We thought we had it all figured out until track testing day. We put a professional driver behind the wheel to push the UIRT-02 to its absolute limit. Under the massive aerodynamic load, the rear wing completely exploded. The endplates sheared off, and pieces of airfoil went flying in every direction.

The brass inserts we had put inside the 3D-printed mounts just couldn't handle the force. We didn't panic, we just laughed at how funny it was that the wing exploded. But after that we went straight back to the workshop. We threw out the inserts, grabbed a heavy-duty structural epoxy, and permanently bonded the airfoils and endplates together. It wasn't fancy, but it worked perfectly. That wing is still holding strong today, two years later.

The Payoff

Seeing the finished UIRT-02 car load up and head to the Czech Republic to compete against the best teams in Europe was unforgettable. By my third year, I stepped back into an Advisor role to focus on my final academics, passing down everything I knew: our failures, our fixes, and how to design within the strict regulations, to the next generation.

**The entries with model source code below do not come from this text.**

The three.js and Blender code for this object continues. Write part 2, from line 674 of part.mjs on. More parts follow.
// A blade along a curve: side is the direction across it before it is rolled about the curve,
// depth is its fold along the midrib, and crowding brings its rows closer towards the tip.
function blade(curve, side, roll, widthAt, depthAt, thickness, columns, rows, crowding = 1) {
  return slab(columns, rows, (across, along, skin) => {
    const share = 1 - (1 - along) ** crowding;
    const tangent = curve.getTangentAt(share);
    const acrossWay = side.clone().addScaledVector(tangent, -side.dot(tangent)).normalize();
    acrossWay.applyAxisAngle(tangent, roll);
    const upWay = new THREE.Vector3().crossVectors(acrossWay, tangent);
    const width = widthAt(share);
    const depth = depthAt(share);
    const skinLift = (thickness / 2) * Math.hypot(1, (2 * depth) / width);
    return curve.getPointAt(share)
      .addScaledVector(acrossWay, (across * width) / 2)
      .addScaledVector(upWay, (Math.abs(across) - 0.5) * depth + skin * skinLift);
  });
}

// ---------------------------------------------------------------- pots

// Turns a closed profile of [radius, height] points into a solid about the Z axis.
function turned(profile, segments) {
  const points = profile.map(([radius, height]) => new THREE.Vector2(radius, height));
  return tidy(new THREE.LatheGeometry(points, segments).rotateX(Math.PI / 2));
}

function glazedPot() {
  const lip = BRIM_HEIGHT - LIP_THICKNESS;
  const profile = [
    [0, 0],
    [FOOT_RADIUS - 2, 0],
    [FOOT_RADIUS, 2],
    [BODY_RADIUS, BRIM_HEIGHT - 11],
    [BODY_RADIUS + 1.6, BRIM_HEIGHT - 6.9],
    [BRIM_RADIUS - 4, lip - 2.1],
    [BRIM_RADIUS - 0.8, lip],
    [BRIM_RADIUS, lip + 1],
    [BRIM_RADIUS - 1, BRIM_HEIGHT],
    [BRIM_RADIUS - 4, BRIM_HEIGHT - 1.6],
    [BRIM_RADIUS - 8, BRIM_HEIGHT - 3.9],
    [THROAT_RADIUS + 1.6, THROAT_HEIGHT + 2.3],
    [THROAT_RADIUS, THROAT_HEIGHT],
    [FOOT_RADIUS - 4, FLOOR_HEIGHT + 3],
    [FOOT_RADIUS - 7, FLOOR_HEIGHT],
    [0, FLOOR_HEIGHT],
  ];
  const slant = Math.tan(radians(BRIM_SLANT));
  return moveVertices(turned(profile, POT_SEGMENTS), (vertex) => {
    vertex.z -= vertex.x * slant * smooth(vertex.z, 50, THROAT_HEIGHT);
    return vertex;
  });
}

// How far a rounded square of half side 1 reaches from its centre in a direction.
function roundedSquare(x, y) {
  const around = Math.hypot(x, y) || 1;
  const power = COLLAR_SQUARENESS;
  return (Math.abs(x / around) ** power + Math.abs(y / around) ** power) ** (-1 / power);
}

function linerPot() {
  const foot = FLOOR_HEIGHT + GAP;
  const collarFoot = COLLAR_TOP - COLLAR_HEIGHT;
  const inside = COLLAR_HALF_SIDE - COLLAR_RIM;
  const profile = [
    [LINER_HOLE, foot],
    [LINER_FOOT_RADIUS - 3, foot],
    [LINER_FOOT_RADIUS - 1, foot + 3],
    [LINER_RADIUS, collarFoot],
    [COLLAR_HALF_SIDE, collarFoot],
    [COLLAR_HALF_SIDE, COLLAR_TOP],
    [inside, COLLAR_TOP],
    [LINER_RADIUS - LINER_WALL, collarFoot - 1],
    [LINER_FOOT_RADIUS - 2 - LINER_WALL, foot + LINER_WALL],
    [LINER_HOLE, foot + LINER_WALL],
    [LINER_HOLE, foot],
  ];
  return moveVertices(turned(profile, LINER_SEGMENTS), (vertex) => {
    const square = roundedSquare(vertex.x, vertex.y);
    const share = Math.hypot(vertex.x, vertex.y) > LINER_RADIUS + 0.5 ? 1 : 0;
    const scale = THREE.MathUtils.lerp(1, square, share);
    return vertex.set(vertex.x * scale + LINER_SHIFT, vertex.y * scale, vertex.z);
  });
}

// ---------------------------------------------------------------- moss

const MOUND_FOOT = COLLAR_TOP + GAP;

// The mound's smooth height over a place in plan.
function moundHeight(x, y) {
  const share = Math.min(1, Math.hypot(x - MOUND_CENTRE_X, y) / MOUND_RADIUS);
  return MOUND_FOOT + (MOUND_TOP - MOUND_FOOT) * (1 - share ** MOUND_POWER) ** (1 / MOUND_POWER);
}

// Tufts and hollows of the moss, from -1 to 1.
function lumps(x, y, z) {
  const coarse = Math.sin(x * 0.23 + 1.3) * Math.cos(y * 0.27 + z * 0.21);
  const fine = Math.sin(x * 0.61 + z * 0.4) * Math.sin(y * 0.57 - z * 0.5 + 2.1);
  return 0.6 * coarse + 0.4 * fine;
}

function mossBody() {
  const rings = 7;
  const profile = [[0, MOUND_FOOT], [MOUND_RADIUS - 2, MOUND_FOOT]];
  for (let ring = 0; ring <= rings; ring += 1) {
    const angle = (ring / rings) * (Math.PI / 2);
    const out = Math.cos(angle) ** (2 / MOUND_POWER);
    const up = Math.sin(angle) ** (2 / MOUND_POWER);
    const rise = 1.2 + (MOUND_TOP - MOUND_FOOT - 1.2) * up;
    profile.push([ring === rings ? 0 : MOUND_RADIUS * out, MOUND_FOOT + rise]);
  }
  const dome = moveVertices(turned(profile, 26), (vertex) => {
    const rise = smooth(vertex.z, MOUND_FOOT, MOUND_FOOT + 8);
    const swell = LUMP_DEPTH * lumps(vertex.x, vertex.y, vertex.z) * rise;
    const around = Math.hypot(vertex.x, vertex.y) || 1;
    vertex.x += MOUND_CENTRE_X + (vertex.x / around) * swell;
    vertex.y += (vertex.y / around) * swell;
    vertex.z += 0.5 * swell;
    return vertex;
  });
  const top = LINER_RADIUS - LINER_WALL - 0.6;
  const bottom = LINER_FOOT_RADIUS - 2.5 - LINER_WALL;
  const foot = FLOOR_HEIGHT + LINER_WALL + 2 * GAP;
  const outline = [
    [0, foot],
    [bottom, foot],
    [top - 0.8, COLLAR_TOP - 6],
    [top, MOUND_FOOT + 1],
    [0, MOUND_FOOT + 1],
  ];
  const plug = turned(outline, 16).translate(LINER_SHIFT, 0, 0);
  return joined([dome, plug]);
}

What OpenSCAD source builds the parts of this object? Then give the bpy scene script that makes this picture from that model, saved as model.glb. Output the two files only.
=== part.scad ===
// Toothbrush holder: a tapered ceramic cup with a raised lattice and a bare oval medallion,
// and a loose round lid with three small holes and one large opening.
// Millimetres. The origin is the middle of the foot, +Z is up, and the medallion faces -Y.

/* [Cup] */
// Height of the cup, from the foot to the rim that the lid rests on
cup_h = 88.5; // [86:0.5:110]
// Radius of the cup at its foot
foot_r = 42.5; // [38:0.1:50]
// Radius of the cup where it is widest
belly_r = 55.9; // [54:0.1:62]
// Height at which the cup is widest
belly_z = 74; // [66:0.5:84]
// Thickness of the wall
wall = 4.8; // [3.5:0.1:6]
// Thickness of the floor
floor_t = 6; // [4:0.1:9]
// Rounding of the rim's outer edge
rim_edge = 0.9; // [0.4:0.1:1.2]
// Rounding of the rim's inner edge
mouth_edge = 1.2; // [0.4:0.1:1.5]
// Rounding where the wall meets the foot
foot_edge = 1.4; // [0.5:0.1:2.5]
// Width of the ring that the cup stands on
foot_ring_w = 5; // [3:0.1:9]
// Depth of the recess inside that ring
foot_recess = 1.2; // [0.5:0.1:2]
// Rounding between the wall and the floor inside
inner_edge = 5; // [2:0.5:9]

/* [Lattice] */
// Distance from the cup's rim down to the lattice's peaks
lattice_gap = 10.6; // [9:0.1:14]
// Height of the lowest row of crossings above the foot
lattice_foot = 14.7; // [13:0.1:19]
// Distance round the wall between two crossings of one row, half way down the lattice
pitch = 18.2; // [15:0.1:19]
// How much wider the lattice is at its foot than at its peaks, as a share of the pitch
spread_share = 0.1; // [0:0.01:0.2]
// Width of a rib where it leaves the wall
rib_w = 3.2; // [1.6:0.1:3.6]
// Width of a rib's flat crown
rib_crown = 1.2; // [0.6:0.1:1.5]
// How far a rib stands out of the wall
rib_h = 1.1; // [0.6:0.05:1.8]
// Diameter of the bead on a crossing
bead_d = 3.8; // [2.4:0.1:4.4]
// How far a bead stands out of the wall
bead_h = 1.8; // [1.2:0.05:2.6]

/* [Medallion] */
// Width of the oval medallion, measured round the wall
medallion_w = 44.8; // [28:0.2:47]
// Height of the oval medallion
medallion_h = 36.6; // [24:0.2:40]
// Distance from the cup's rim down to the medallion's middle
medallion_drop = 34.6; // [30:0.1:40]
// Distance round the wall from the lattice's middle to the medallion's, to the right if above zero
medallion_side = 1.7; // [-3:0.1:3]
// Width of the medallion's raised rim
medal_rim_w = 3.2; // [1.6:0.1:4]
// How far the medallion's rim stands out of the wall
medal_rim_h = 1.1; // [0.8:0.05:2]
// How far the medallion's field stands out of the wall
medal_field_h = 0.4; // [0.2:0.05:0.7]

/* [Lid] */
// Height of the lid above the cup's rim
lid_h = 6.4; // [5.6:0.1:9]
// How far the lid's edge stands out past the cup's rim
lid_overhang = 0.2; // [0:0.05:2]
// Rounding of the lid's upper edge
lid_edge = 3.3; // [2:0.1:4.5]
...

Looking back at three generations of race cars, I wouldn't trade the headaches or the late nights for anything. This obsession gave me the skills to build my own DIY wind tunnel, inspired my thesis topic on aerodynamic sidewings, and allowed me to reverse-engineer complex aircraft ground support equipment during my internship without breaking a sweat.

At the end of the day, I think what drove me was not the tight deadlines, not the bantering from my seniors, and definitely not the thought of "this would be good to put on my CV." It was an obsession, an obsession to make this car as perfect as possible within our constraints on budget, time, and tools. It was an absolute need to be proud of what I made, to the point where I was completely willing to put my name on it. Missing chances to go out with my friends, missing out on having fun, and skipping several university events was all worth it. Because at the end of the day, this was the first thing I ever made from scratch with my bare hands that competed internationally against European teams. It taught me exactly what raw work ethic and true obsession can produce.

Thank you, UI Racing Team 2024, for an unforgettable journey that made my university years complete.